Write out the entries below once more, exactly.

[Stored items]
----------

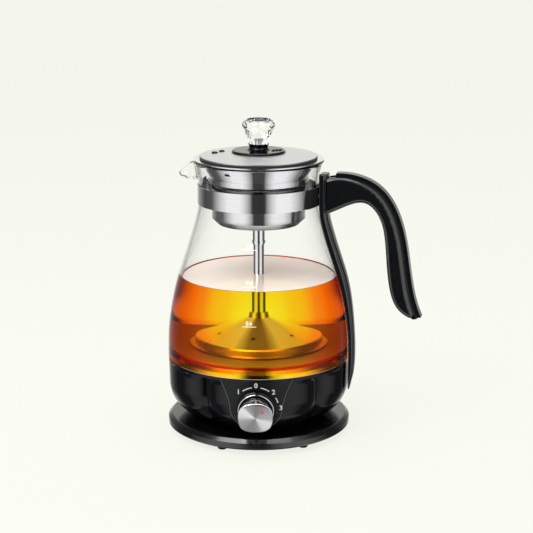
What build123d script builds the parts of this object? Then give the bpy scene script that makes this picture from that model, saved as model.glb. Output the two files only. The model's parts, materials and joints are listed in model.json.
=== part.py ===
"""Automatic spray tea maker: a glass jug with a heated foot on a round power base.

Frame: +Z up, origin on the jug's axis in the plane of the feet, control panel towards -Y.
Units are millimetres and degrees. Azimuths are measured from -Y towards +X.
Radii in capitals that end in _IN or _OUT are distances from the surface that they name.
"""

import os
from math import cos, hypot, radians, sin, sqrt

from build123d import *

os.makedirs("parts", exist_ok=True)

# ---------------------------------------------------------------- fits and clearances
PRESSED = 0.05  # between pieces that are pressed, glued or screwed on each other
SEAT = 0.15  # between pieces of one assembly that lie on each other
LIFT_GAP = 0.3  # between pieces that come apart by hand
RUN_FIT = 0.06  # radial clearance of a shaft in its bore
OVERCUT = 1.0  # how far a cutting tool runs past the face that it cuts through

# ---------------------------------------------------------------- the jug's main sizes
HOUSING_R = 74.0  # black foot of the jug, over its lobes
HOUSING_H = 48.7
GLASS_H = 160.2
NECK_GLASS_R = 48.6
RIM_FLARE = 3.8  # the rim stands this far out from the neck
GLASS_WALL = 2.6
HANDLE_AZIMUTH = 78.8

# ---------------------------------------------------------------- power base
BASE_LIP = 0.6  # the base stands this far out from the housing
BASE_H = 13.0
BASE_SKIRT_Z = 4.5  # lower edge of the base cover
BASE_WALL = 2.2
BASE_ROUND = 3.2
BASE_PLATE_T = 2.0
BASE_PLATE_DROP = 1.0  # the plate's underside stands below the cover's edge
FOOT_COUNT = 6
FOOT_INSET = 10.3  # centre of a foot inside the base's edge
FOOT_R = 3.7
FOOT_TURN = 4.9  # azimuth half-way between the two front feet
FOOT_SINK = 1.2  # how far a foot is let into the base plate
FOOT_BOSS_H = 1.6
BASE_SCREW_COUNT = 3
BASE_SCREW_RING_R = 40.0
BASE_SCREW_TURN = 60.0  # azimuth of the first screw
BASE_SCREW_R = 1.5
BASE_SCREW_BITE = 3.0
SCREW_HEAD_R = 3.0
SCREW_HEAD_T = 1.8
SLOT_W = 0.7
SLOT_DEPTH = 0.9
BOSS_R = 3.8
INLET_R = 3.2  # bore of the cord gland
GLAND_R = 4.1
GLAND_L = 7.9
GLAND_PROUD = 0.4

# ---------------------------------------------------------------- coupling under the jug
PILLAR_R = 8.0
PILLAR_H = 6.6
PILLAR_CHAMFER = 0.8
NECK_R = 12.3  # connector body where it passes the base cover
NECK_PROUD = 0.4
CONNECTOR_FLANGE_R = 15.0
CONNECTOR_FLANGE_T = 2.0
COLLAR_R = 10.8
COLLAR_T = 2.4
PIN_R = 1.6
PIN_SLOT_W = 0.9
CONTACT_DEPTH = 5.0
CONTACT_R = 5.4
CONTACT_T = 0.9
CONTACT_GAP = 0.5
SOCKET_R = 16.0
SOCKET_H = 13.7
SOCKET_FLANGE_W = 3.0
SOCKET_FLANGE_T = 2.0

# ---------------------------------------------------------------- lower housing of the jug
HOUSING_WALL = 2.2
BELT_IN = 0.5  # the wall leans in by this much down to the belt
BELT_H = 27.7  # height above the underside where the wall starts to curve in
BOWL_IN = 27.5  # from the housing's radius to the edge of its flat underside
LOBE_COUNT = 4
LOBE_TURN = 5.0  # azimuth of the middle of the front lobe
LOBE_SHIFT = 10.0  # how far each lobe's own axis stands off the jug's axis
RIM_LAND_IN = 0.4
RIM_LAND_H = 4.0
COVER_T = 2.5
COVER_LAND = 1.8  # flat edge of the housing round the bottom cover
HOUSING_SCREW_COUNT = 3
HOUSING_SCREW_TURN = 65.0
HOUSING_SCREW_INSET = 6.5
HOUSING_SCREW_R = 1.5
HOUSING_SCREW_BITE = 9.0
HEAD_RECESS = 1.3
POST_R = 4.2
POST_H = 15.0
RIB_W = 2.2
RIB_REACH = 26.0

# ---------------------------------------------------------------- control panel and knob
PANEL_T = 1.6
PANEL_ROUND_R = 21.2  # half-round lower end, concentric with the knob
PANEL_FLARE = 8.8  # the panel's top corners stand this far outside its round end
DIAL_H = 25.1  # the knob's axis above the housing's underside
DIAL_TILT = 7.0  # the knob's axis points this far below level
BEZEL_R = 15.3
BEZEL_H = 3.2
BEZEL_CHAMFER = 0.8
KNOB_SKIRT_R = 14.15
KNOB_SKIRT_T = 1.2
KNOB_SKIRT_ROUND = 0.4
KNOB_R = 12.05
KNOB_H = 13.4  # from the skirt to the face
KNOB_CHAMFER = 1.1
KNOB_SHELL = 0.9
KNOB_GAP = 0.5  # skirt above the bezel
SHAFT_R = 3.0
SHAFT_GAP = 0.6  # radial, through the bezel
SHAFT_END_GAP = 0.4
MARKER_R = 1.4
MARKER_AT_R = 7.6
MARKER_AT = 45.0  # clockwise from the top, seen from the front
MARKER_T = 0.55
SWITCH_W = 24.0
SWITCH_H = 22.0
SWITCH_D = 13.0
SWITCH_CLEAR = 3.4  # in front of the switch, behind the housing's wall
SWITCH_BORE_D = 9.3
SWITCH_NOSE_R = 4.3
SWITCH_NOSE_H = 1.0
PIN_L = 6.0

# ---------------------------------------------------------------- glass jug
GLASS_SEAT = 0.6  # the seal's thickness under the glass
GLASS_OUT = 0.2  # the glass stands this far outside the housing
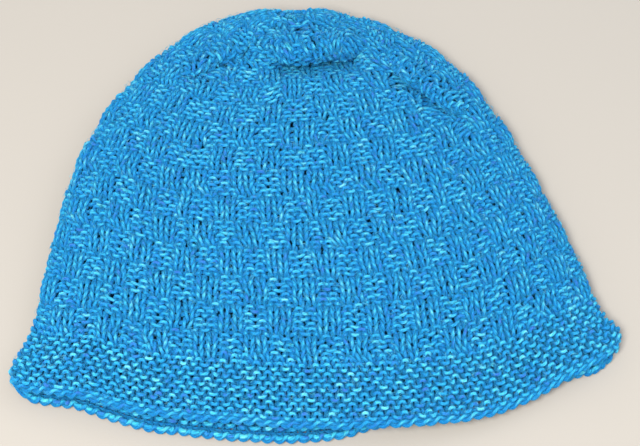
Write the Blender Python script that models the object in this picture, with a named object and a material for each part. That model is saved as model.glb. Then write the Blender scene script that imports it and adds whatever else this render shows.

----------

** Solution to this task **
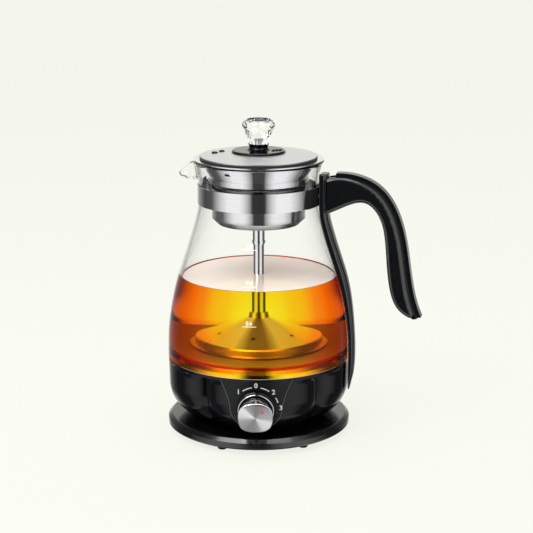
What build123d script builds the parts of this object? Then give the bpy scene script that makes this picture from that model, saved as model.glb. Output the two files only. The model's parts, materials and joints are listed in model.json.
=== part.py ===
"""Automatic spray tea maker: a glass jug with a heated foot on a round power base.

Frame: +Z up, origin on the jug's axis in the plane of the feet, control panel towards -Y.
Units are millimetres and degrees. Azimuths are measured from -Y towards +X.
Radii in capitals that end in _IN or _OUT are distances from the surface that they name.
"""

import os
from math import cos, hypot, radians, sin, sqrt

from build123d import *

os.makedirs("parts", exist_ok=True)

# ---------------------------------------------------------------- fits and clearances
PRESSED = 0.05  # between pieces that are pressed, glued or screwed on each other
SEAT = 0.15  # between pieces of one assembly that lie on each other
LIFT_GAP = 0.3  # between pieces that come apart by hand
RUN_FIT = 0.06  # radial clearance of a shaft in its bore
OVERCUT = 1.0  # how far a cutting tool runs past the face that it cuts through

# ---------------------------------------------------------------- the jug's main sizes
HOUSING_R = 74.0  # black foot of the jug, over its lobes
HOUSING_H = 48.7
GLASS_H = 160.2
NECK_GLASS_R = 48.6
RIM_FLARE = 3.8  # the rim stands this far out from the neck
GLASS_WALL = 2.6
HANDLE_AZIMUTH = 78.8

# ---------------------------------------------------------------- power base
BASE_LIP = 0.6  # the base stands this far out from the housing
BASE_H = 13.0
BASE_SKIRT_Z = 4.5  # lower edge of the base cover
BASE_WALL = 2.2
BASE_ROUND = 3.2
BASE_PLATE_T = 2.0
BASE_PLATE_DROP = 1.0  # the plate's underside stands below the cover's edge
FOOT_COUNT = 6
FOOT_INSET = 10.3  # centre of a foot inside the base's edge
FOOT_R = 3.7
FOOT_TURN = 4.9  # azimuth half-way between the two front feet
FOOT_SINK = 1.2  # how far a foot is let into the base plate
FOOT_BOSS_H = 1.6
BASE_SCREW_COUNT = 3
BASE_SCREW_RING_R = 40.0
BASE_SCREW_TURN = 60.0  # azimuth of the first screw
BASE_SCREW_R = 1.5
BASE_SCREW_BITE = 3.0
SCREW_HEAD_R = 3.0
SCREW_HEAD_T = 1.8
SLOT_W = 0.7
SLOT_DEPTH = 0.9
BOSS_R = 3.8
INLET_R = 3.2  # bore of the cord gland
GLAND_R = 4.1
GLAND_L = 7.9
GLAND_PROUD = 0.4

# ---------------------------------------------------------------- coupling under the jug
PILLAR_R = 8.0
PILLAR_H = 6.6
PILLAR_CHAMFER = 0.8
NECK_R = 12.3  # connector body where it passes the base cover
NECK_PROUD = 0.4
CONNECTOR_FLANGE_R = 15.0
CONNECTOR_FLANGE_T = 2.0
COLLAR_R = 10.8
COLLAR_T = 2.4
PIN_R = 1.6
PIN_SLOT_W = 0.9
CONTACT_DEPTH = 5.0
CONTACT_R = 5.4
CONTACT_T = 0.9
CONTACT_GAP = 0.5
SOCKET_R = 16.0
SOCKET_H = 13.7
SOCKET_FLANGE_W = 3.0
SOCKET_FLANGE_T = 2.0

# ---------------------------------------------------------------- lower housing of the jug
HOUSING_WALL = 2.2
BELT_IN = 0.5  # the wall leans in by this much down to the belt
BELT_H = 27.7  # height above the underside where the wall starts to curve in
BOWL_IN = 27.5  # from the housing's radius to the edge of its flat underside
LOBE_COUNT = 4
LOBE_TURN = 5.0  # azimuth of the middle of the front lobe
LOBE_SHIFT = 10.0  # how far each lobe's own axis stands off the jug's axis
RIM_LAND_IN = 0.4
RIM_LAND_H = 4.0
COVER_T = 2.5
COVER_LAND = 1.8  # flat edge of the housing round the bottom cover
HOUSING_SCREW_COUNT = 3
HOUSING_SCREW_TURN = 65.0
HOUSING_SCREW_INSET = 6.5
HOUSING_SCREW_R = 1.5
HOUSING_SCREW_BITE = 9.0
HEAD_RECESS = 1.3
POST_R = 4.2
POST_H = 15.0
RIB_W = 2.2
RIB_REACH = 26.0

# ---------------------------------------------------------------- control panel and knob
PANEL_T = 1.6
PANEL_ROUND_R = 21.2  # half-round lower end, concentric with the knob
PANEL_FLARE = 8.8  # the panel's top corners stand this far outside its round end
DIAL_H = 25.1  # the knob's axis above the housing's underside
DIAL_TILT = 7.0  # the knob's axis points this far below level
BEZEL_R = 15.3
BEZEL_H = 3.2
BEZEL_CHAMFER = 0.8
KNOB_SKIRT_R = 14.15
KNOB_SKIRT_T = 1.2
KNOB_SKIRT_ROUND = 0.4
KNOB_R = 12.05
KNOB_H = 13.4  # from the skirt to the face
KNOB_CHAMFER = 1.1
KNOB_SHELL = 0.9
KNOB_GAP = 0.5  # skirt above the bezel
SHAFT_R = 3.0
SHAFT_GAP = 0.6  # radial, through the bezel
SHAFT_END_GAP = 0.4
MARKER_R = 1.4
MARKER_AT_R = 7.6
MARKER_AT = 45.0  # clockwise from the top, seen from the front
MARKER_T = 0.55
SWITCH_W = 24.0
SWITCH_H = 22.0
SWITCH_D = 13.0
SWITCH_CLEAR = 3.4  # in front of the switch, behind the housing's wall
SWITCH_BORE_D = 9.3
SWITCH_NOSE_R = 4.3
SWITCH_NOSE_H = 1.0
PIN_L = 6.0

# ---------------------------------------------------------------- glass jug
GLASS_SEAT = 0.6  # the seal's thickness under the glass
GLASS_OUT = 0.2  # the glass stands this far outside the housing
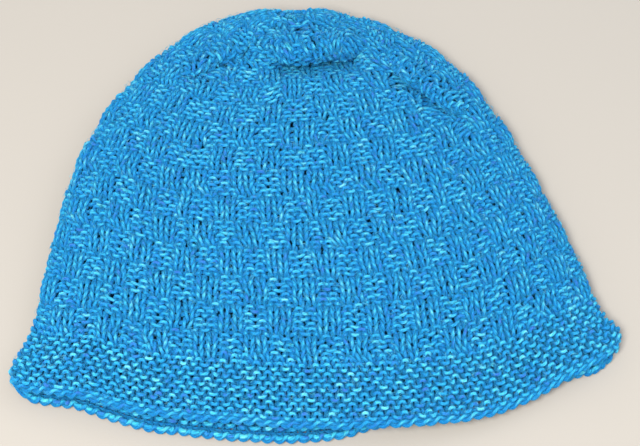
Write the Blender Python script that models the object in this picture, with a named object and a material for each part. That model is saved as model.glb. Then write the Blender scene script that imports it and adds whatever else this render shows.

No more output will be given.